Class 8 Orders Surge 22%

Pent-Up Demand Breaks Loose in January

This story appears in the Feb. 13 print edition of Transport Topics.

North American Class 8 orders in January surged 22% year-over-year, besting analysts’ expectations to post the highest total in 13 months.

Orders reached 22,200, up from 18,197 a year earlier, according to ACT Research Co., citing data that would be revised before the end of February.

The January gain marks only the second positive year-over-year comparison in 23 months, ACT said. The other month was November with 19,440 orders, up from 16,770 in November 2015.



The one prior to that was February 2015, with 31,158 orders, compared with 29,225 in February 2014, according to ACT.

“They were definitely above our expectations and what we had baked into our forecast,” ACT Vice President Steve Tam told Transport Topics about the January orders.
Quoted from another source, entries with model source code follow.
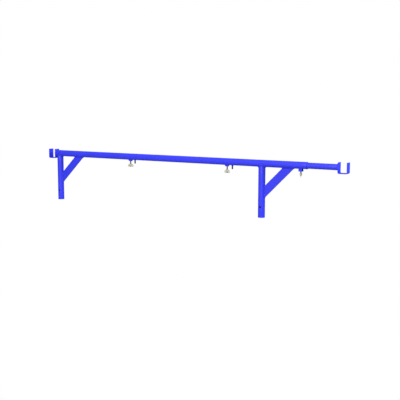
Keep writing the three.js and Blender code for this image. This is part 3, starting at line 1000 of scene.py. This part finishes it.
def make_world():
    world = bpy.data.worlds.new("studio")
    world.use_nodes = True
    nodes = world.node_tree.nodes
    links = world.node_tree.links

    def mixed(factor, low, high):
        node = nodes.new("ShaderNodeMixRGB")
        links.new(factor, node.inputs["Fac"])
        for socket, colour in ((node.inputs["Color1"], low), (node.inputs["Color2"], high)):
            if isinstance(colour, tuple):
                socket.default_value = (*colour, 1)
            else:
                links.new(colour, socket)
        return node.outputs["Color"]

    parts = nodes.new("ShaderNodeSeparateXYZ")
    links.new(nodes.new("ShaderNodeTexCoord").outputs["Generated"], parts.inputs["Vector"])
    height = nodes.new("ShaderNodeMapRange")
    height.inputs["From Min"].default_value = -1
    links.new(parts.outputs["Z"], height.inputs["Value"])
    shine = mixed(height.outputs["Result"], SHINE_BELOW, SHINE_ABOVE)
    dim = nodes.new("ShaderNodeMath")
    dim.operation = "MULTIPLY"
    path = nodes.new("ShaderNodeLightPath")
    links.new(path.outputs["Is Glossy Ray"], dim.inputs[0])
    dim.inputs[1].default_value = 1 - REFLECTED
    shine = mixed(dim.outputs["Value"], shine, (0.0, 0.0, 0.0))
    shine = mixed(path.outputs["Is Camera Ray"], shine, (BACKDROP, BACKDROP, BACKDROP))
    links.new(shine, nodes["Background"].inputs["Color"])
    bpy.context.scene.world = world
    bpy.context.scene.view_settings.view_transform = "Standard"


def make_floor():
    """A wide white sweep below the feet, lit evenly from within so that no shadow falls on it.

    It shows only from above, so that it doesn't hide the object's underside.
    """
    low, _ = cad_box
    half = FLOOR_SIZE / 2
    corners = [(-half, -half), (half, -half), (half, half), (-half, half)]
    surface = Surface()
    surface.cap([(x, y, low[2] - FLOOR_DROP) for x, y in corners])
    floor = new_piece("floor", surface.mesh("floor"))
    material = bpy.data.materials.new("white_sweep")
    material.use_nodes = True
    shader = material.node_tree.nodes["Principled BSDF"]
    shader.inputs["Base Color"].default_value = (0, 0, 0, 1)
    shader.inputs["Specular IOR Level"].default_value = 0
    shader.inputs["Emission Color"].default_value = (1, 1, 1, 1)
    shader.inputs["Emission Strength"].default_value = BACKDROP
    nodes = material.node_tree.nodes
    links = material.node_tree.links
    sides = nodes.new("ShaderNodeMixShader")
    links.new(nodes.new("ShaderNodeNewGeometry").outputs["Backfacing"], sides.inputs["Fac"])
    links.new(shader.outputs["BSDF"], sides.inputs[1])
    links.new(nodes.new("ShaderNodeBsdfTransparent").outputs["BSDF"], sides.inputs[2])
    links.new(sides.outputs["Shader"], nodes["Material Output"].inputs["Surface"])
    floor.data.materials.append(material)
    floor.visible_diffuse = False
    floor.visible_glossy = False
    floor.visible_shadow = False


def make_light(name, place, size, watts, colour, aim_x=0.0, mirrored=False):
    """A soft lamp that shines at the bar's axis. Only a mirrored one shows in the paint's gloss."""
    data = bpy.data.lights.new(name, "AREA")
    data.shape = "DISK"
    data.size = size
    data.energy = watts
    data.color = colour
    light = bpy.data.objects.new(name, data)
    light.location = place
    direction = Vector((aim_x, 0, BAR_HEIGHT)) - Vector(place)
    light.rotation_euler = direction.to_track_quat("-Z", "Y").to_euler()
    light.visible_camera = False
    light.visible_glossy = mirrored
    bpy.context.scene.collection.objects.link(light)


def make_studio():
    make_camera()
    make_world()
    make_floor()
    make_light("key", (1.6, -3.8, 2.3), size=5.0, watts=174, colour=(1.0, 0.86, 1.0), mirrored=True)
    make_light("end_light", (3.9, 0.3, 2.9), size=1.4, watts=190, colour=(0.8, 1.0, 1.0), aim_x=1.1)
    make_light("back_light", (-1.8, 3.8, 1.4), size=3.0, watts=95, colour=(0.9, 1.0, 1.0))
    make_light("low_light", (-0.4, -2.6, -1.2), size=3.0, watts=22, colour=(0.8, 1.0, 1.0))


# The object


def make_object():
    make_bar()
    make_extension_tube()
    for side in ("left", "right"):
        make_leg(side)
        make_leg_weld(side)
        Brace(side).make()
        make_saddle(side)
    make_saddle_weld("left", "main_bar", bar_low.x - GAP, 1, SADDLE_WELD)
    right_low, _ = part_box("right_saddle")
    make_saddle_weld("right", "extension_tube", right_low.x, -1, RIGHT_SADDLE_WELD)
    for accessory in ("accessory_1", "accessory_2"):
        make_nut(accessory)
        make_pin(accessory)
    make_cage()
    for screw in SCREWS:
        make_stem(screw)
        make_head(screw)


make_studio()
make_object()
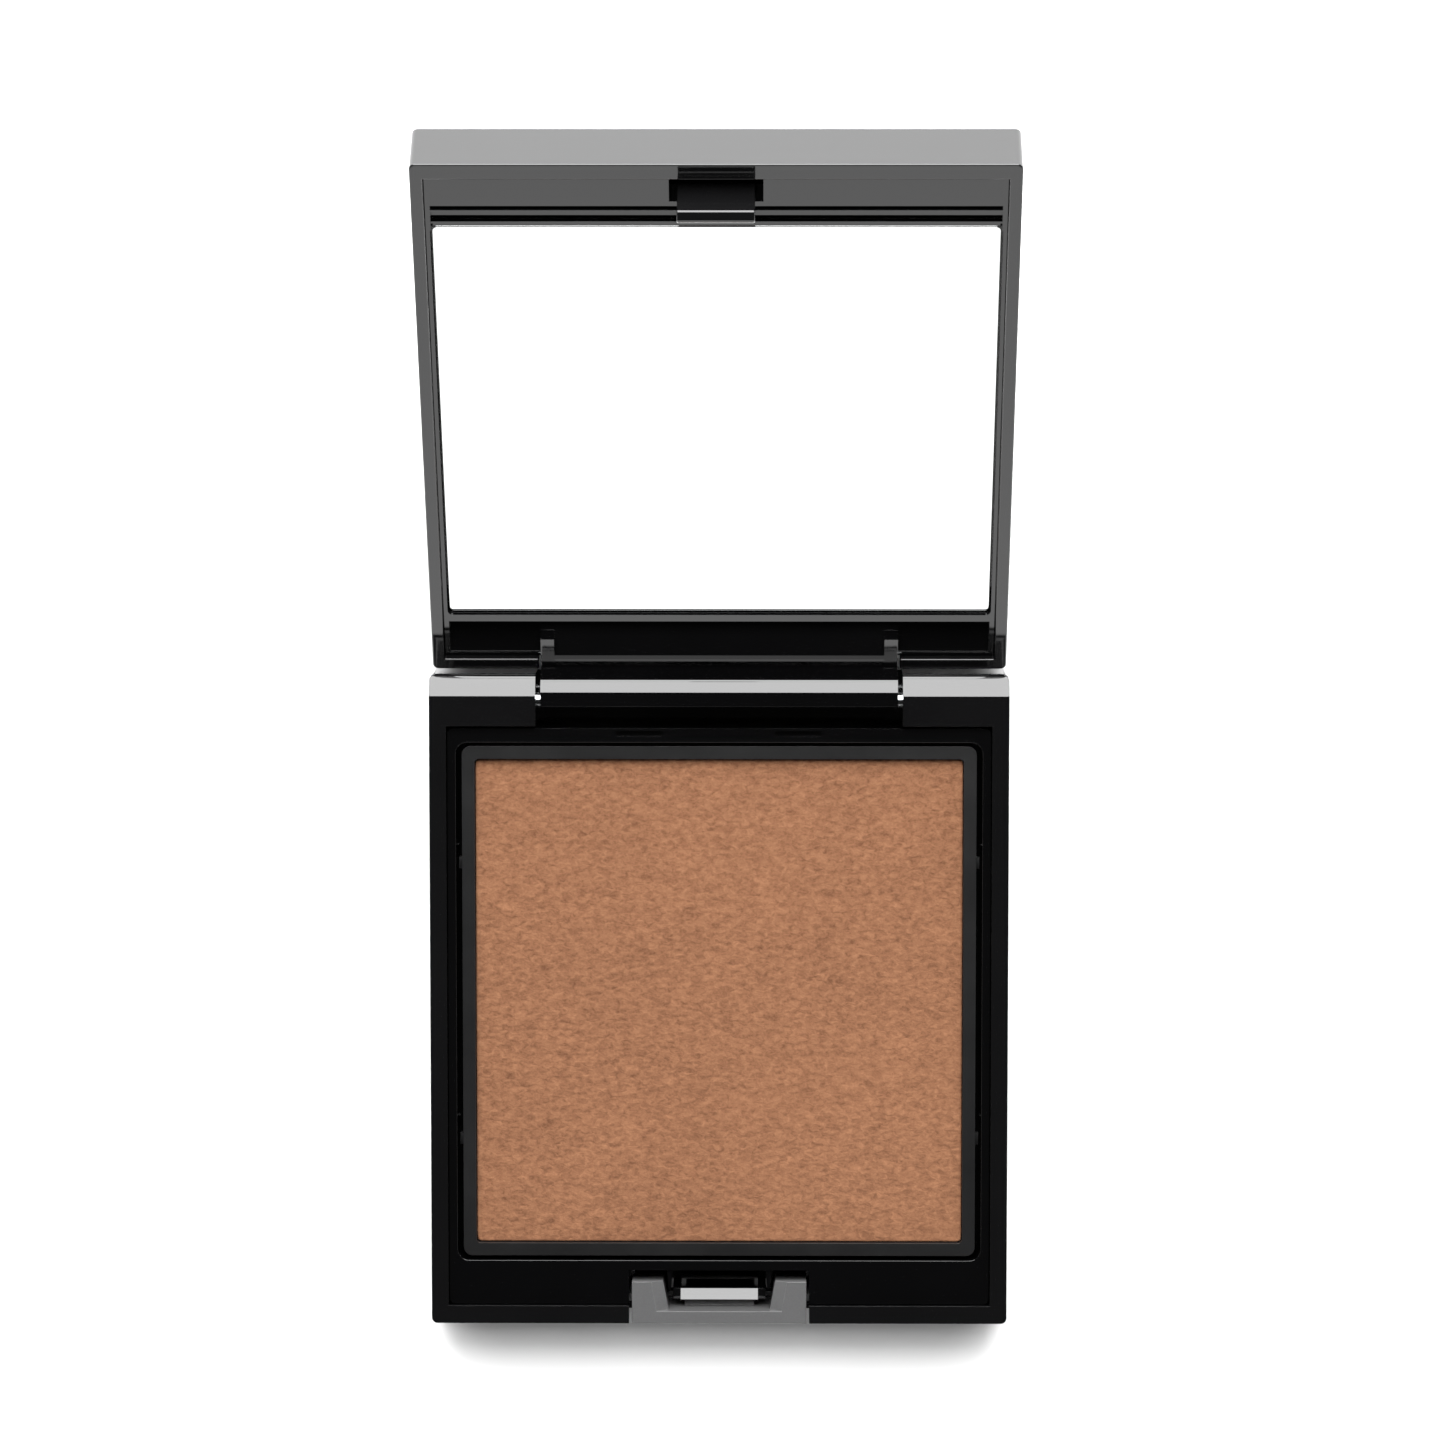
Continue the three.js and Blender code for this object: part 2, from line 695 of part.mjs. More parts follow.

The January gains led to a slight uptick in ACT’s forecast.

“Nothing significant; almost a symbolic recognition of, ‘Yes, that was a good month,’?” he said.

Tam attributed the January increase to a shift in the timing of some of the orders that typically would have occurred in December.

“That’s part of the reason we are not jumping up and down ecstatic,” he said.

ACT’s forecast now calls for North American Class 8 production to reach 205,000 units this year, up from 203,000, he said.

Research company FTR pegged January orders at 21,600, also calling it a preliminary figure.

“My forecast was 19,000, so [January orders] exceeded that by 14%. It’s above expectations but not greatly surprising,” said Don Ake, vice president of commercial vehicles at FTR.

From October to January, orders have been almost the same, Ake pointed out. “You don’t see stability like that very often. It looks like you have some momentum here in the market that people did not expect.”

FTR increased its North American Class 8 production forecast this month to 213,000 from 211,000.

Stifel, Nicolaus & Co. analyst Michael Baudendistel wrote in an investor note that while orders are not surging, they continue to look incrementally better.

“Recent commentary from [truck makers] around their conversations with customers, and from the carriers directly, have indicated more willingness from fleets to commit capital to equipment following a pullback in orders in 2016,” he explained.

Another analyst pointed to a likely improvement in rates.

Preliminary expectations for 2017 based on public truckload carriers’ fourth-quarter earnings reports “call for low single-digit [pricing] growth year-over-year,” Benjamin Hartford, an analyst with Robert W. Baird & Co., wrote Feb. 6 in a note to investors.

That would be consistent with Baird’s 2017 forecast of up to 2% growth year-over-year and also would be above Baird’s estimate of a decline in core pricing of 2-3% in the fourth quarter of 2016, year-over-year, according to the note.

But the stronger pricing probably still is a few months out. “Pricing growth is broadly expected to be back-half-weighted [in 2017] following a still-pressured bid season but improve throughout the year,” Hartford wrote.

Ake added that if the January Class 8 production number is higher than expected, FTR’s forecast will increase again.

“I get the impression [operational] costs are stabilizing, and once costs stabilize, fleets can manage them better, and that gives [fleets] more certainty [about placing equipment orders],” he said, adding that the general economic forecasts probably are too low.

“But with so many political variables, who knows? Eventually, this will settle down and there will be whatever reality is,” he said.

One potential variable is on the mind of trade group American Truck Dealers, which said it remains concerned that expected federal efforts to fund infrastructure improvements might lead to an increase in the truck federal excise tax.

“FET is the highest excise tax on a percentage basis that Congress levies,” ATD said in an online post describing its legislative priorities. The tax typically increases the cost of a new Class 8 truck between $12,000 and $22,000, according to the group.

“This burdensome tax is in addition to the more than $30,000 in new federal emissions and fuel-economy mandates that, when fully implemented, will make it harder for small businesses to afford a new heavy- duty truck,” ATD said.

The tax, which began in 1917, was intended to help defray the expense of World War I, the group said.

“This tax on most new heavy- duty trucks, tractors and trailers has grown from 3% when it was incorporated into the Highway Trust Fund in 1955 to 12% today,” ATD said.